If a team can consistently deploy near the 350kW ceiling across multiple laps without exhausting the battery window or compromising stability, it suggests either superior harvesting efficiency, smarter control architecture, reduced straight-line drag, or exceptional thermal robustness.

According to Wolff, Red Bull appears capable of doing precisely that.

Beyond the Timesheet

The raw classification told a different story. Lando Norris topped the opening day with a 1:34.669 on C2 tyres, narrowly ahead of Max Verstappen’s 1:34.798 on the softer C3 compound. On paper, that margin was negligible.

But testing is rarely about peak numbers. Verstappen completed 136 laps in an all-day programme — an indicator that Red Bull focused on system stability and energy mapping rather than one-lap pace. Williams logged 145 team laps in recovery from a missed shakedown, while Aston Martin’s programme was curtailed by a Honda data anomaly after just 36 laps.

Pirelli’s compound distribution revealed C3 as the most heavily used tyre, reinforcing the likelihood that teams were running medium-fuel correlation and energy-management simulations rather than aggressive qualifying simulations.

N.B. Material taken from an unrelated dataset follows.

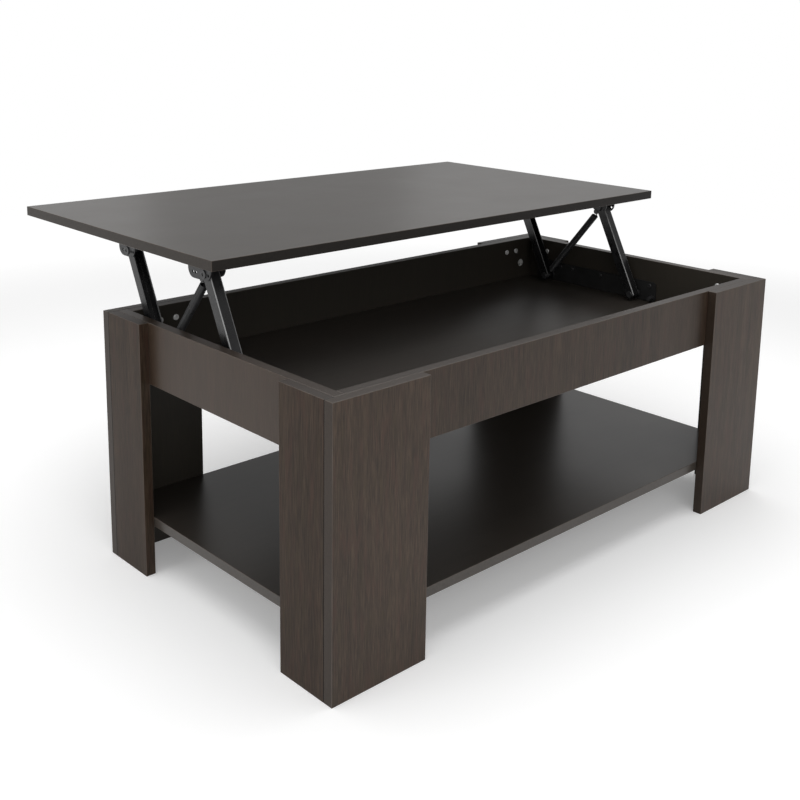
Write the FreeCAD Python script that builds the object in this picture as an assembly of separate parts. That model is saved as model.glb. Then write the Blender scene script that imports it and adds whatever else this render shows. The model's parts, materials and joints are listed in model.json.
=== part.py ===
import FreeCAD, Part
import math
import os

os.makedirs("parts", exist_ok=True)

# A lift top coffee table with its lid raised on its stops, in millimetres.
# The origin is the centre of the footprint, on the floor. +X runs along the length, +Z is up,
# and +Y points to the side over which the lid swings, where a person sits.
# The left end is at -X, the front long side at -Y.

# Carcass
length = 1000.0
depth = 550.0
body_height = 400.0
leg_board = 16.0
leg_wide = 163.0
leg_narrow = 90.0
apron_height = 95.0
panel = 15.0
shelf_top = 93.0
edge_round = 0.8

# Lid and lift
lid_gap = 1.0
lid_rise = 112.0
lid_travel = 250.0
arm_lean = math.radians(26.5)
pivot_below_lid = 22.0
arm_spacing = 210.0
front_top_pivot_y = 51.0

# Carcass hardware
play = 0.05
nearly = 1e-6
screw_radius = 2.0
screw_head_radius = 5.0
screw_head_height = 2.2
screw_length = 28.0
dome_share = 0.6
recess_share = 0.22
recess_depth = 1.0
tip_radius = 0.4
cam_radius = 7.5
cam_depth = 12.0
cam_proud = 0.4
cam_inset = 32.0
cam_slot_share = 1.2
bolt_radius = 2.5
bolt_depth = 11.0
bolt_head = 3.0
bolt_head_radius = 3.0
bolt_neck_radius = 1.8
bolt_collar = 14.0
dowel_radius = 4.0
dowel_in_panel = 10.0
dowel_in_end_grain = 20.0
dowel_chamfer = 0.8
screws_from_end = (80.0, 108.0)
end_screw_from_side = 76.0
screw_drop = 23.0
cam_drop = 50.0
dowel_drops = (12.0, 76.0)
leg_dowel_heights = (60.0, 200.0, 340.0)
floor_bolts_on_end = 160.0
floor_bolts_on_side = 300.0
shelf_bolts_on_end = 215.0
shelf_bolts_on_side = 410.0

# Lift hardware, whose widths are counted inwards from the inner face of the end panel
sheet = 2.0
plate_front_y = -70.0
plate_back_y = 222.0
plate_low_z = 321.0
plate_high_z = 359.0
plate_corner = 8.0
plate_screw_z = 351.0
plate_screws_y = (-56.0, 10.0, 60.0, 130.0, 160.0)
pin_radius = 4.0
pin_play = 0.06
pin_shoulder = 8.0
pin_shoulder_radius = 7.0
pin_head_radius = 6.5
pin_head = 2.2
pin_let_in = 1.5
arm_gap = 0.3
arm_width = 18.0
arm_half_height = 8.75
arm_bend = 2.0
lug_radius = 5.0
ear_offset = 4.5
ear_drop = 31.0
ear_corner = 14.0
inner_ear_gap = 1.5
inner_ear_drop = 28.0
strip_drop = 12.0
front_ear = (33.0, 90.0)
front_inner_ear = (33.0, 70.0)
rear_ear = (238.0, 285.0)
spare_holes = (39.0, 70.2, 77.2, 243.0, 249.0, 272.5)
spare_hole_radius = 2.2
rail_screws_y = (41.0, 100.0, 148.0, 196.0, 230.0)
rail_screw_length = 12.0
rail_screw_head_radius = 4.0
rail_screw_head_height = 1.8
rail_screw_radius = 1.75
rivet_head = 1.5
rivet_dimple_radius = 2.4
rivet_dimple = 0.8
stop_radius = 4.0
stop_length = 14.0
stop_collar = 2.0
stop_collar_radius = 5.2
open_stop_along = 24.0
closed_stop_along = 32.0

# Spring
spring_radius = 6.5
wire_radius = 0.9
spring_pin_radius = 2.5
spring_pin_head = 1.0
spring_pin_head_radius = 4.0
spring_pin_along = 4.0
spring_pin_aside = 13.0
hook_play = 0.3
lower_hook_length = 15.0
upper_hook_length = 13.0

# Worked out from the above
half_length = length / 2
half_depth = depth / 2
box_x = half_length - leg_board
box_y = half_depth - leg_board
inner_x = box_x - leg_board
inner_y = box_y - leg_board
apron_low = body_height - apron_height
lid_low = body_height + lid_gap + lid_rise
reach = lid_travel * math.sin(arm_lean) + lid_rise * math.cos(arm_lean)
arm_length = (lid_travel ** 2 + lid_rise ** 2) / (2 * reach)
top_pivot_z = lid_low - pivot_below_lid
base_pivot_z = top_pivot_z - arm_length * math.cos(arm_lean)
rear_top_pivot_y = front_top_pivot_y + arm_spacing
front_base_pivot_y = front_top_pivot_y - arm_length * math.sin(arm_lean)
rear_base_pivot_y = front_base_pivot_y + arm_spacing
closed_lean = math.atan2(arm_length * math.sin(arm_lean) - lid_travel,
                         arm_length * math.cos(arm_lean) - lid_rise)
arm_outer = pin_shoulder + arm_gap
arm_inner = arm_outer + arm_width
spring_offset = arm_outer + arm_width / 2
head_offset = arm_inner + arm_gap
inner_ear_offset = arm_inner + inner_ear_gap
rail_inner = inner_ear_offset + sheet


def vector(x, y, z):
    return FreeCAD.Vector(x, y, z)


def block(x, y, z):
    """A box between two places along each axis."""
    return Part.makeBox(x[1] - x[0], y[1] - y[0], z[1] - z[0], vector(x[0], y[0], z[0]))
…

What stood out was not Verstappen’s best lap, but the trace consistency. Wolff revealed Mercedes observed Red Bull sustaining higher electrical output “over 10 consecutive laps” — not merely exploiting a short burst. That distinction matters under the 2026 architecture.

Why Repeatable Deployment Is Significant

Under current regulations, energy harvested per lap is capped at 9 MJ, with only a 4 MJ permitted state-of-charge swing. Deployment potential is therefore tightly bounded. Any team repeatedly operating near the upper deployment window must either be harvesting extremely efficiently or managing battery state with minimal degradation across cycles.

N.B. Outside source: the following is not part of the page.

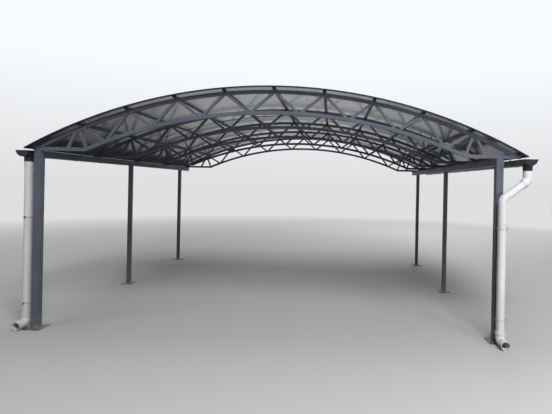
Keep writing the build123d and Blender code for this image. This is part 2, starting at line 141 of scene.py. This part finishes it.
def grain(tree, shader, factor, strength, depth):
    """Raise the surface a little by a factor."""
    bump = tree.nodes.new("ShaderNodeBump")
    bump.inputs["Strength"].default_value = strength
    bump.inputs["Distance"].default_value = depth
    tree.links.new(factor, bump.inputs["Height"])
    tree.links.new(bump.outputs["Normal"], shader.inputs["Normal"])


def patchy_roughness(tree, shader, size, smooth, dull, detail=3.0):
    """Let the roughness wander between two values, in patches of about this size in metres."""
    patches = spread(tree, clouds(tree, size, detail), smooth, dull, start=0.3, end=0.7)
    tree.links.new(patches, shader.inputs["Roughness"])


def sprayed_paint(name, dark, light, rough=0.42, peel=(0.004, 0.12, 0.0006)):
    """Give sprayed paint; its peel is the size, strength and depth of the fine bumps."""
    road_dust = (0.24, 0.23, 0.22)
    material, tree, shader = start_material(name)
    coat = tones(tree, clouds(tree, 0.35, detail=4), ((0.35, dark), (0.68, light)))
    dust_edge = clouds(tree, 0.05, detail=5)
    low_part = spread(tree, height_above_ground(tree), 1.0, 0.0, start=0.01, end=0.22)
    splashed = multiply(tree, low_part, spread(tree, dust_edge, 0.0, 1.0, start=0.42, end=0.7))
    upper_face = spread(tree, upward(tree), 0.0, 0.5, start=0.6, end=0.95)
    settled = multiply(tree, upper_face, spread(tree, dust_edge, 0.25, 1.0, start=0.35, end=0.65))
    colour = mix_colours(tree, settled, mix_colours(tree, splashed, coat, road_dust), road_dust)
    tree.links.new(colour, shader.inputs["Base Color"])
    patchy_roughness(tree, shader, 0.12, rough - 0.07, rough + 0.1)
    shader.inputs["Specular IOR Level"].default_value = 0.14
    peel_size, peel_strength, peel_depth = peel
    grain(tree, shader, clouds(tree, peel_size, detail=2), strength=peel_strength, depth=peel_depth)
    return material


def dress(node_names, material):
    """Give CAD nodes a material."""
    for node_name in node_names:
        for slot in nodes[node_name].material_slots:
            slot.material = material


def add_piece(name, mesh, material):
    """Make an object of a finished bmesh, riding on the frame, with its material and slot."""
    bmesh.ops.recalc_face_normals(mesh, faces=mesh.faces)
    data = bpy.data.meshes.new(name)
    mesh.to_mesh(data)
    mesh.free()
    data.materials.append(material)
    piece = bpy.data.objects.new(name, data)
    bpy.context.scene.collection.objects.link(piece)
    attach(piece, "root")


def frame_at(origin, along, outward):
    """Give the matrix of a place on a surface: x along it, z outward."""
    x, z = Vector(along).normalized(), Vector(outward).normalized()
    turned = Matrix((x, z.cross(x), z)).transposed().to_4x4()
    turned.translation = origin
    return turned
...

There are four plausible pathways:

First, harvesting efficiency. If Red Bull can harvest aggressively during braking, lift phases and on-throttle super-clipping without destabilising the car, they enter each straight with greater usable charge.

Second, mapping sophistication. Energy deployment curves, battery protection strategies and aero-state coordination are controlled via complex engine maps. A marginally more aggressive but stable calibration can create visible straight-line deltas.

Third, aerodynamic drag. Lower straight-mode drag converts identical electrical energy into higher terminal speeds or extended deployment windows.

Fourth, thermal resilience. Battery performance under repeated high-current cycles depends heavily on internal resistance and cooling design — areas not explicitly equalised by regulation.

None of these can be definitively proven from external observation. Yet the pattern, if genuine, represents more than a sandbagging illusion.

The Compression Ratio Dispute

Overlaying the performance intrigue is a governance dispute regarding the 16.0:1 compression ratio limit embedded in the FIA technical regulations.

Rival manufacturers — including Audi, Ferrari and Honda — have reportedly sought clarification on how compliance is verified, particularly whether current measurement procedures account adequately for expansion under operating temperatures.

The FIA has acknowledged the concern and signalled intent to resolve the matter before the season begins, aiming to avoid post-event legal disputes. Any mid-stream adjustment to verification methodology could influence peak ICE output and, more subtly, the Additional Development and Upgrade Opportunities (ADUO) mechanism designed to prevent prolonged power-unit disparities.

Wolff has dismissed the suggestion of regulatory grey areas within Mercedes’ programme, insisting on full compliance while criticising what he described as behind-the-scenes lobbying.

The subtext is clear: regulatory clarification could reshape not just peak power, but competitive equilibrium.

What Comes Next in Bahrain

Testing rarely crowns champions, but it often reveals where the first battles will be fought. In 2026, that battlefield appears to be energy control — the art of balancing harvest, deployment, drag and tyre life without destabilising the chassis.

If Red Bull’s straight-line signature persists across the second Bahrain test week, particularly with expanded tyre compounds and comparable stint structures, the “benchmark” label may prove prophetic. If rivals can close the gap via mapping updates or aero refinement, the early narrative could shift rapidly.

For now, the most meaningful number in Bahrain is not 1:34.669 — it is 350kW.

And on day one, Red Bull looked most comfortable living near its limit.